Kebanyakan orang mengetahui bahwa kebutuhan utama manusia merupakan sandang, pangan dan papan, bukan? Tetapi di dunia digital yang tidak dapat dihentikannya ini, kebutuhan aktualisasi diri manusia sungguh tidak dapat dipungkiri. Baik hal sederhana seperti meng-‘update’ status di Whatsapp ataupun mem-posting sebuah video di Youtube, kebanyakan dari kita pastinya menjadikan media sosial sebagai rutinitas sehari-hari.
Sebagian besar dari kita menerima begitu saja bahwa kemewahan dunia digital merupakan kemewahan yang secara mutlak berbentuk positif. Sikap ini bahkan menyentuh persepsi kita terhadap layanan seperti media sosial. Penelitian terhadap demografi 16-24 tahun menunjukkan bahwa jam yang dipakai mereka di media sosial pada tahun 2019 merupakan 195 menit. (dilansir dari bbc.com) Nah,apakah ini terdengar seperti familier? Tentunya dengan wabah corona yang sedang merajalela, penggunaan ponsel genggam termasuk media sosial makin meningkat kan?
“Penelitian menunjukkan bahwa orang yang menghabiskan lebih banyak waktu di media sosial kurang bahagia,” imbuh Ashley Williams, asisten profesor Sekolah Bisnis Harvard. National Center for Health Research meneliti juga bahwa remaja yang menghabiskan waktu lebih dari lima jam sehari di media sosial 71 persen lebih berpotensi untuk mengalami gangguan mental. Angka tersebut lebih besar dibandingkan remaja yang hanya mengakses media sosial satu jam dalam sehari.
Dengan tingkat kecemasan dan depresi tertinggi sepanjang masa di kalangan anak muda, terutama Gen Z, inilah saatnya kita memperhitungkan bahaya sebenarnya yang ditimbulkan oleh penggunaan yang begitu berat. Beberapa dari banyak penyakit mental yang berhubungan dengan media sosial merupakan depresi serta anxiety disorder. Gangguan mental seperti depresi dan anxiety disorder akibat media sosial dipicu oleh rasa ketidakcukupan dan iri terhadap kehidupan yang bisa dibilang fiktif.

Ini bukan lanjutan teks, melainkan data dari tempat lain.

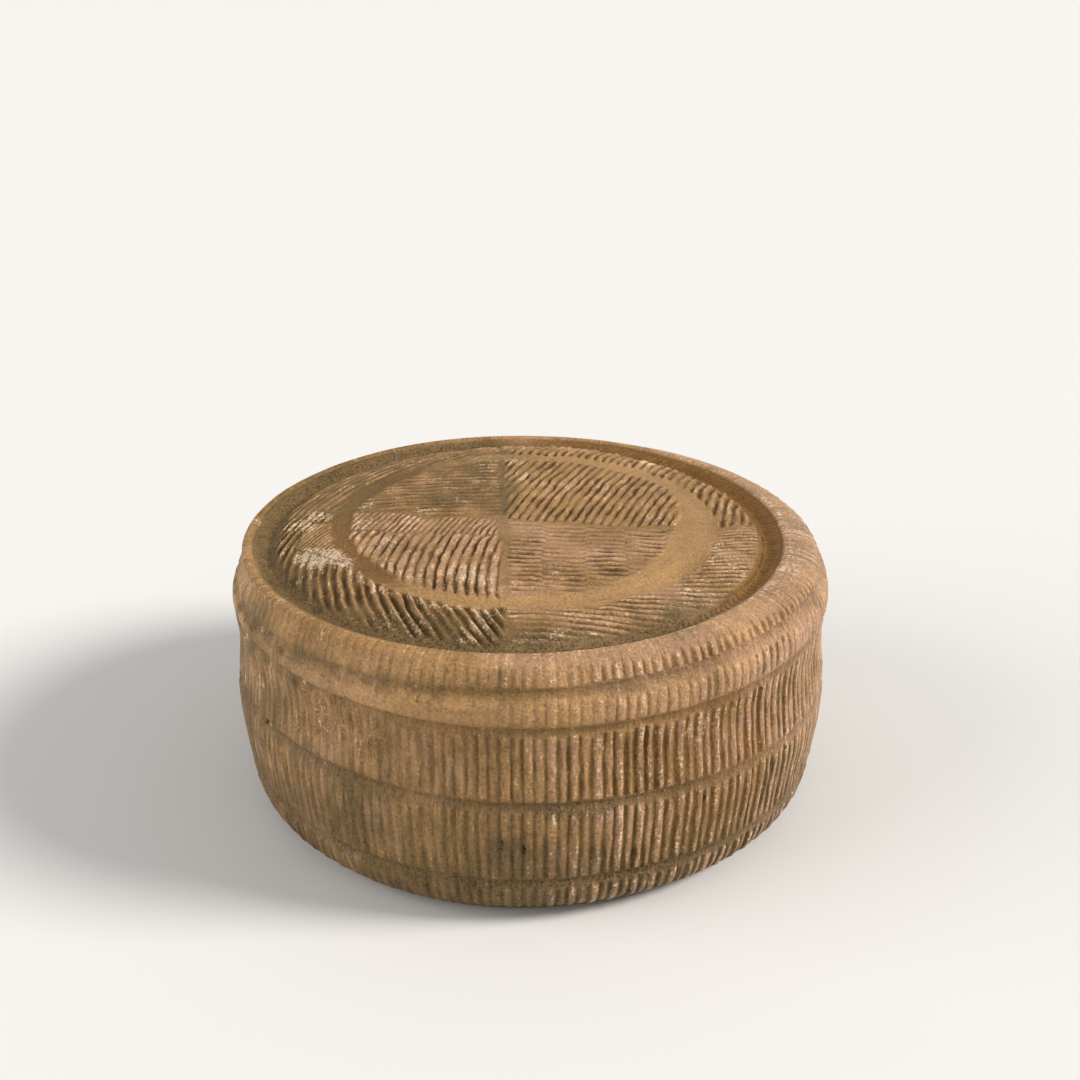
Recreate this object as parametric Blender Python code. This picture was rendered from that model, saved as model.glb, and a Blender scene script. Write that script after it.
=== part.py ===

Sangat mudah untuk melihat mengapa media sosial berpengaruh pada kita. Kita terikat untuk menjadi hiper-responsif terhadap isyarat sosial sehingga kadang lupa bahwa orang yang terpapar layar ponsel bukanlah standar sosial yang harus kita patuhi. Yang kita lalai untuk perhatikan bahwa kehidupan yang dipilih orang lain untuk ditunjukkan bukan merupakan kehidupan asli mereka. Baik mencari foto terbaik sehingga photoshop, berbagai cara dilakukan untuk seakan-akan tampil di kehidupan yang sempurna.
Untuk mengatasi hal ini, ada beberapa hal yang kita bisa lakukan agar apa yang ditampilkan oleh orang lain di media sosial tidak mempengaruhi kita secara buruk. Pertama dengan menyadarkan diri bahwa tidak semua hal yang dipsoting merupakan kenyataanya. Dengan mengubah perspektif, kita dapat berpikir secara rasional. Kedua adalah dengan menjadikan apa yang dilihat sebagai motivasi bukan batu sandungan. Banyak model dan selebgram yang memiliki kehidupan sehat. Dengan menjadikan mereka sebagai motivasi, kita bisa ikut serta menigkatkan kualitas hidup kita sendiri. Dan yang terakhir merupakan rehat sosial media.
Banyak orang yang mulai melakukan rehat media sosial karena mereka sadar bahwa medsos sendiri berefek buruk dan membebankan mental mereka di kehidupan sehari-hari. Rehat media sosial bisa dilakukan dengan menghapus aplikasi-aplikasi media sosial di ponsel atau me log out dari akun masing-masing selama jenjang beberapa hari hingga satu minggu. Dengan melakukan ini, kita bisa menyadarkan diri sendiri bahwa yang penting adalah kualitas orang-orang disekitar kita bukan betapa estetiknya foto yang kita posting di media sosial.